A Ghost Story
by writer/director David Lowery
One of my favorite filmmakers was once asked in an interview if he ever thought about the audience when he was writing his movies. “Of course,” he said in response. “I’m never not thinking about them. And so it always comes as a surprise when viewers find my films strange or challenging, because I made those films for them.”
I think of this sentiment often, and share it. I write for the same audience. And direct for them, and edit for them, and try to make the movie perfect for them. They’re never far from my mind. Which is to say—you are never far from my mind. Yes, you, reading this, looking at showtimes, seeing what’s out there, wondering what you might like to see: I think about you all the time.
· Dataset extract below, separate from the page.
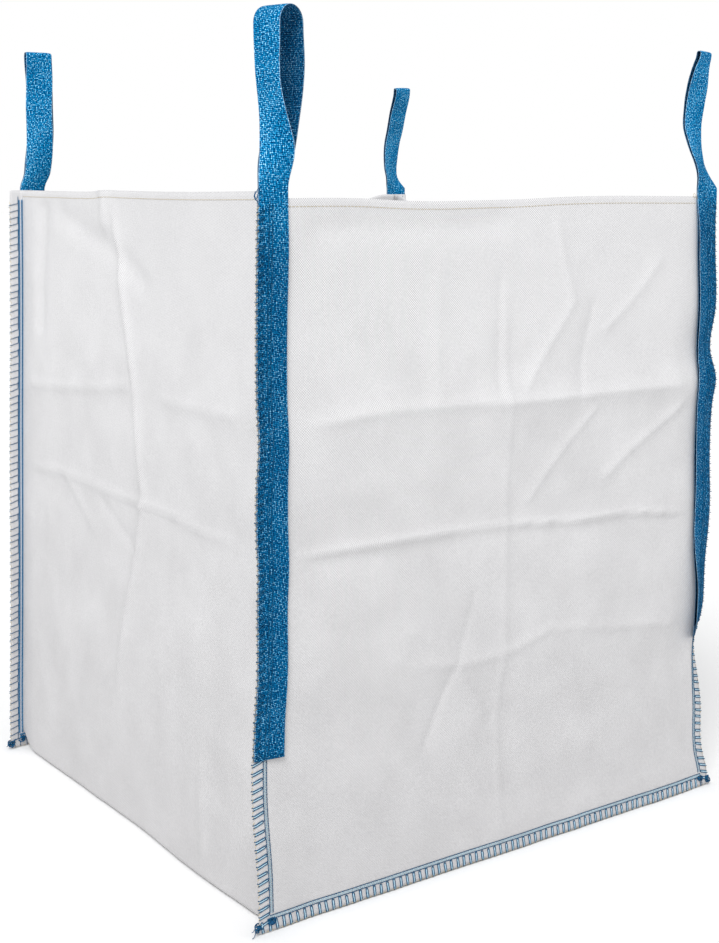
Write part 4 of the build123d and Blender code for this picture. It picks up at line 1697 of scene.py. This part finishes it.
@dataclass(frozen=True)
class Studio:
    """Pale floor, white surround, one broad soft key and the camera."""

    camera_at: tuple = (-1.5894, -2.2473, 1.0772)
    heading: float = 35.704
    dip: float = 4.318
    lens: float = 57.80
    shift_y: float = -0.18
    surround: float = 0.62
    key: float = 2.1
    key_turn: tuple = (40.0, 0.0, -47.0)
    key_angle: float = 28.0

    def build_floor(self) -> None:
        """A large round floor, a fan of triangles about its middle."""
        turn = TAU * np.arange(96) / 96
        points = np.stack([60 * np.cos(turn), 60 * np.sin(turn), turn * 0], -1)
        shell = Shell()
        shell.add(points, [np.arange(96)[None]])
        floor = shell.build("studio_floor", flat=True)
        floor.data.materials.append(FloorFinish().make())

    def build_lights(self) -> None:
        """A white surround that the camera sees at full strength, and a broad sun as the key."""
        world = bpy.data.worlds.new("studio")
        bpy.context.scene.world = world
        world.use_nodes = True
        tree = world.node_tree
        tree.nodes.clear()
        seen, lit = (tree.nodes.new("ShaderNodeBackground") for _ in range(2))
        seen.inputs["Color"].default_value = (1.0, 1.0, 1.0, 1.0)
        lit.inputs["Color"].default_value = (0.985, 0.992, 1.0, 1.0)
        lit.inputs["Strength"].default_value = self.surround
        path = tree.nodes.new("ShaderNodeLightPath")
        mix = tree.nodes.new("ShaderNodeMixShader")
        output = tree.nodes.new("ShaderNodeOutputWorld")
        tree.links.new(path.outputs["Is Camera Ray"], mix.inputs[0])
        tree.links.new(lit.outputs[0], mix.inputs[1])
        tree.links.new(seen.outputs[0], mix.inputs[2])
        tree.links.new(mix.outputs[0], output.inputs["Surface"])
        data = bpy.data.lights.new("key", "SUN")
        data.energy = self.key
        data.angle = math.radians(self.key_angle)
        key = bpy.data.objects.new("key", data)
        key.rotation_euler = tuple(math.radians(a) for a in self.key_turn)
        bpy.context.scene.collection.objects.link(key)

    def build_camera(self) -> None:
        """The camera, a little above the rim and turned towards the near corner."""
        data = bpy.data.cameras.new("view")
        data.lens = self.lens
        data.shift_y = self.shift_y
        camera = bpy.data.objects.new("view", data)
        camera.location = self.camera_at
        camera.rotation_euler = (math.radians(90 - self.dip), 0.0, math.radians(-self.heading))
        bpy.context.scene.collection.objects.link(camera)
        bpy.context.scene.camera = camera

    def build(self) -> None:
        """Sets the stage."""
        self.build_floor()
        self.build_lights()
        self.build_camera()
        bpy.context.scene.view_settings.view_transform = "Standard"


# ------------------------------------------------------------------ making it


def main() -> None:
    """Builds the bag about the frame."""
    logging.basicConfig(level=logging.INFO, format="%(message)s")
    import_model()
    form = BagForm()
    wardrobe = Wardrobe()
    Cloth(form, wardrobe).build()
    for strap in STRAPS:
        strap.build(form, wardrobe)
    Sewing(form, wardrobe).build()
    Studio().build()


if __name__ == "__main__":
    main()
(I hope that doesn’t sound creepy.)
I must also admit that when I am thinking about you, I always put myself in your company, seated right beside you. I do this because I love going to the movies more than anything else and whenever I make a film the first standard I hold it to is: would this be something I’d be excited to see?
Here, then, is another admission. The movies I am excited to see are often very strange. I like movies that provoke me. That test me, that tower above me and make me ask questions about myself. I like movies that remind me of other movies, or music, or places, or smells, or memories that once meant so much to me but that I might have somehow forgotten. I like movies that play with time, or form, or both at the same time, that squeeze and stretch and challenge my ideas of what cinema can do.
I also like it when a movie moves me. Simple as that. It can move me up or down, left or right. Doesn’t matter—I just appreciate being moved. I like it when a film surprises me by making me laugh, and then turns that surprise on its ear by making me cry. I like movies that draw blood. I like it when a movie feels like a funhouse mirror, but one which slowly and subtly contorts until at the end I realize with a start that I’m looking at a perfect reflection of myself.
And, of course, I also like my movies with ghosts in them.
Suffice to say, then, I would be excited to see my new film, A Ghost Story, because it ticks pretty much all of those boxes in one way or another. I will sadly never actually get to fulfill my own hypothetical anticipation—but you could. And I hope you do. I hope that after reading this you’ll scroll back up and check the showtimes and seek it out. I hope that you’ll see it on the biggest screen you can find, that projection will be bright and the volume turned up and that the rest of your fellow audience will shut off their phones, because in case you hadn’t heard, this is a quiet movie (except for the parts where it gets loud).
I hope you like A Ghost Story. I hope you love it, but even if you don’t, I hope you’ll carry it home with you and turn it over in your head and remember it. Either way, it’s out of my hands now. The movie is now the property of everyone who I imagined seeing it when I first conceived of the idea, when I was writing the script, when I was shooting and editing. It belongs to all of them and all of the people I didn’t imagine, because my imagination only goes so far. In other words: it belongs to you.